Reuters |
Fri, 25 Sep 2009 10:00
[miningmx.com] -- Australia has revealed investment guidelines biased against majority foreign stakes in its mining industry, raising concerns that the policy will worsen strained relations with its major trading partner, China.
"It's got to be seen as being negative -- I can't see there's any positive in it -- and it comes at a rather bad time as the mining sector is looking to recapitalise itself," said economist Jeff Rae, of trade and investment consultancy ITS Global.
He was referring to Thursday's rare public comments a senior official from Australia's Foreign Investment Review Board (FIRB), who said the board preferred not to see foreign majority stakes in new mining projects.
FIRB general manager Patrick Colmer also warned that foreign investors in general should keep their businesses listed in Australia and that foreign investors cap their interest at no more than
15 percent in miners with projects already running.
The guidelines are likely to expose Australia to perceptions of bias in Beijing, where relations with Canberra are already under stress.
It may also raise the regulatory risk for foreign investors in the mining sector and lead to fewer foreign-investment proposals from non-Chinese investors.
Already, up to 10 percent of investment applications are withdrawn before decisions are made.
Beijing's footprint in the Australian outback has become more evident in the past few years as a legion of state-backed firms scour the landscape for investments that will guarantee supplies of industrial raw materials for decades to come.
Australian miners have embraced, and in many cases courted, Chinese funding, happy to partner up with part of the world's fastest growing economy.
Colmer also warned foreign investors to keep their businesses listed in Australia and not allow their lawyers to
use complex legal arguments in approval applications.
The FIRB maintains its only criteria is the economic and security well-being of the nation and that each case is regarded on its merits.
But the agency is being singled out for its approach to investments by China, Australia's third largest investment partner after the United States and Britain.
Wang Wei, chairman of China M&A Management Holdings Inc, said at the same investment forum where Colmer made his comments that he sees a "paradox" in the China bashing that is coinciding with deal chasing in Australia.
The FIRB this week knocked back a proposal by China Nonferrous Metal Mining (Group) Co. to buy a 50.6 percent interest in Lynas Corp, which needed the $400 million price tag to develop the world's largest rare earth deposit.
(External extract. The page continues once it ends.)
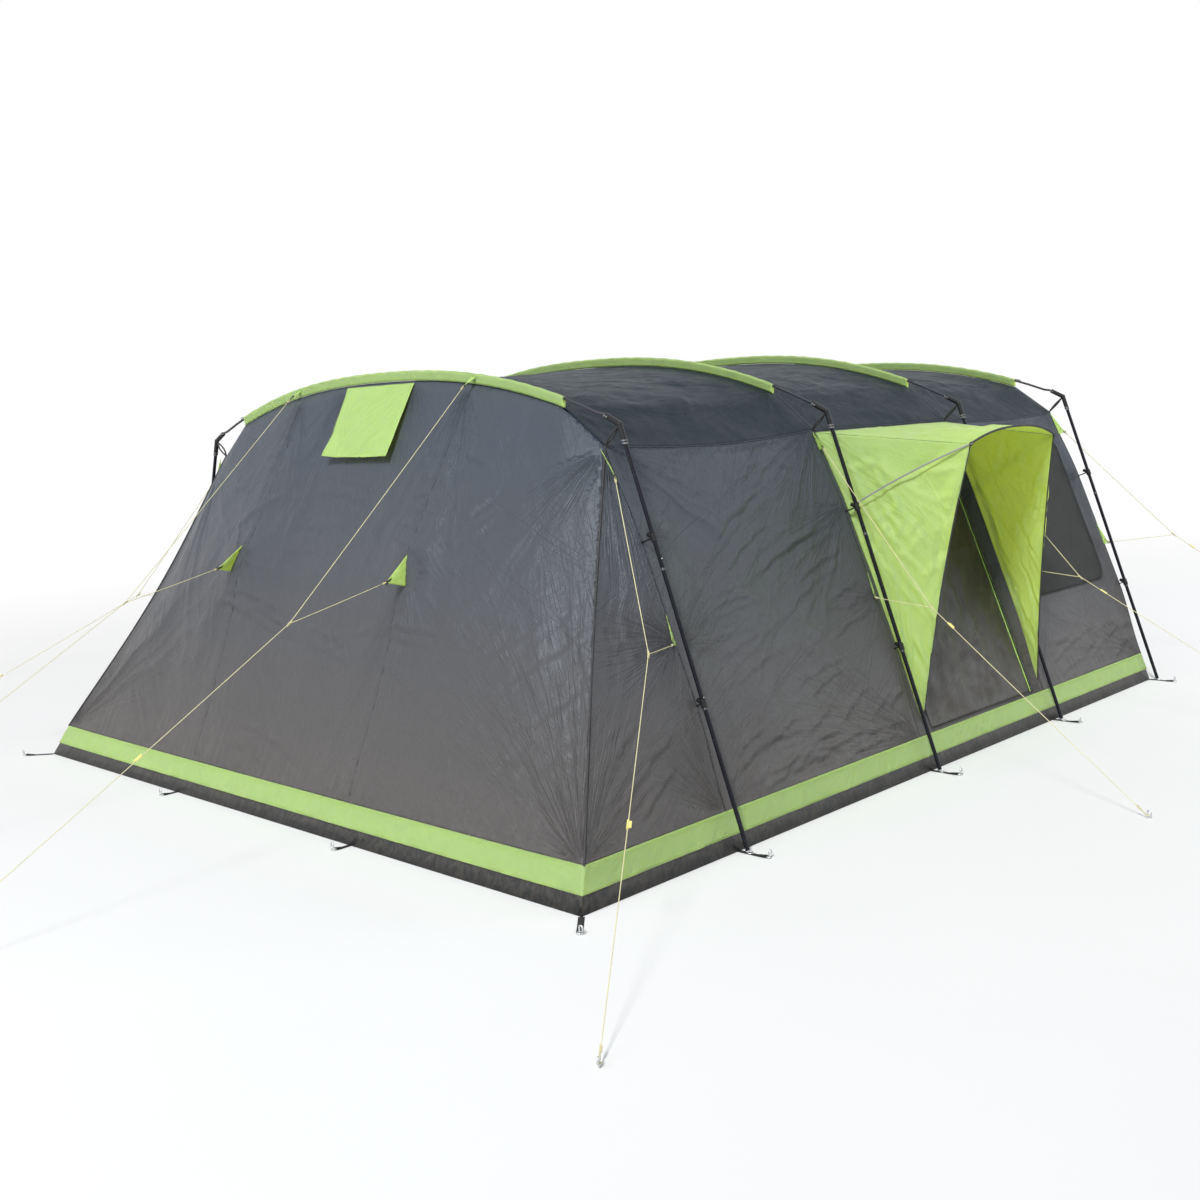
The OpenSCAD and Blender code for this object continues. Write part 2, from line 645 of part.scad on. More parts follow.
module pole_clips() color(black) both_sides() for (x = arch_x, z = clip_z) {
    y = foot_y - z * tan(leg_tilt);
    along([x, -y, z], leg_arm) difference() {
        union() {
            cylinder(h = 22, d = leg_d + 8, center = true);
            translate([0, -6, -3]) cube([(y - wall_at(z)) * cos(wall_lean) - 2 * gap, 12, 6]);
        }
        cylinder(h = 26, d = leg_d + 2 * gap, center = true);
    }
}

// Ties from the inside of the elbows to the shoulder seam
module elbow_ties() color(black) both_sides() for (x = arch_x)
    rod([x, -elbow_y, elbow_z] + unit([0, 1, -1]) * elbow_d * 0.64,
        [x, -shoulder_y - gap, shoulder_z + gap] + unit([0, -1, 1]) * 0.6, 6);

// ---- Ground straps and pegs ----

loop_y = [-750, 750];    // places of the straps along the two ends
loop_reach = 80;        // how far the pegs stand out from the slanted end

corner_peg = [end_x - corner_reach, -wall_foot_y - 108];

module ground_straps() color(black) {
    for (y = loop_y) {
        strap([end_x + tray_in - gap, y], [end_x - loop_reach, y]);
        strap([arch_x[3] - tray_in + gap, y], [arch_x[3] + front_reach, y]);
    }
    both_sides() strap([end_x + tray_in - gap, tray_in - wall_foot_y - gap], corner_peg);
}

module ground_pegs() color("silver") {
    both_sides() for (x = arch_x) peg([x, -foot_y - foot_peg_reach], x < 0 ? 0 : 180);
    for (y = loop_y) {
        peg([end_x - loop_reach, y], 90);
        peg([arch_x[3] + front_reach, y], 90);
    }
    both_sides() peg(corner_peg, -90);
}

// ---- Sleeping cabin ----

cabin_front = arch_x[1] - 100;
cabin_top_y = cloth_y(cabin_h + hanger_l);      // half width of the cabin at its ceiling

module cabin_block(in) {
    x1 = cabin_front - in;
    polyhedron([
        [cabin_front - cabin_l + in, -cabin_y + in, sheet_t + gap + in],
        [x1, -cabin_y + in, sheet_t + gap + in], [x1, cabin_y - in, sheet_t + gap + in],
        [cabin_front - cabin_l + in, cabin_y - in, sheet_t + gap + in],
        [cabin_front - cabin_top_l + in, -cabin_top_y + in, cabin_h - in],
        [x1, -cabin_top_y + in, cabin_h - in], [x1, cabin_top_y - in, cabin_h - in],
        [cabin_front - cabin_top_l + in, cabin_top_y - in, cabin_h - in]],
        [[0, 1, 2, 3], [7, 6, 5, 4], [0, 4, 5, 1], [1, 5, 6, 2], [2, 6, 7, 3], [3, 7, 4, 0]]);
}

cabin_sill = 150;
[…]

The state-owned Chinese firm balked at the FIRB's recommendation it reduce its stake to below 50 percent and terminated the deal, leaving Lynas
under-funded to proceed. Lynas has since asked that its stock stop trading for up to five days while it searches for alternative funding.
"We're more than a little disappointed with the government's position," Lynas Executive Chairman Nicholas Curtis said. "I don't really see the difference between 50.6 percent and 49 percent."
The FIRB can be flexible.
Last year it cleared the way for China's Shenzen Zhongjin Lingnan Nonfemet to take a majority interest in zinc miner Perilya, which was on the verge of bankruptcy at the time, rescuing hundreds of jobs.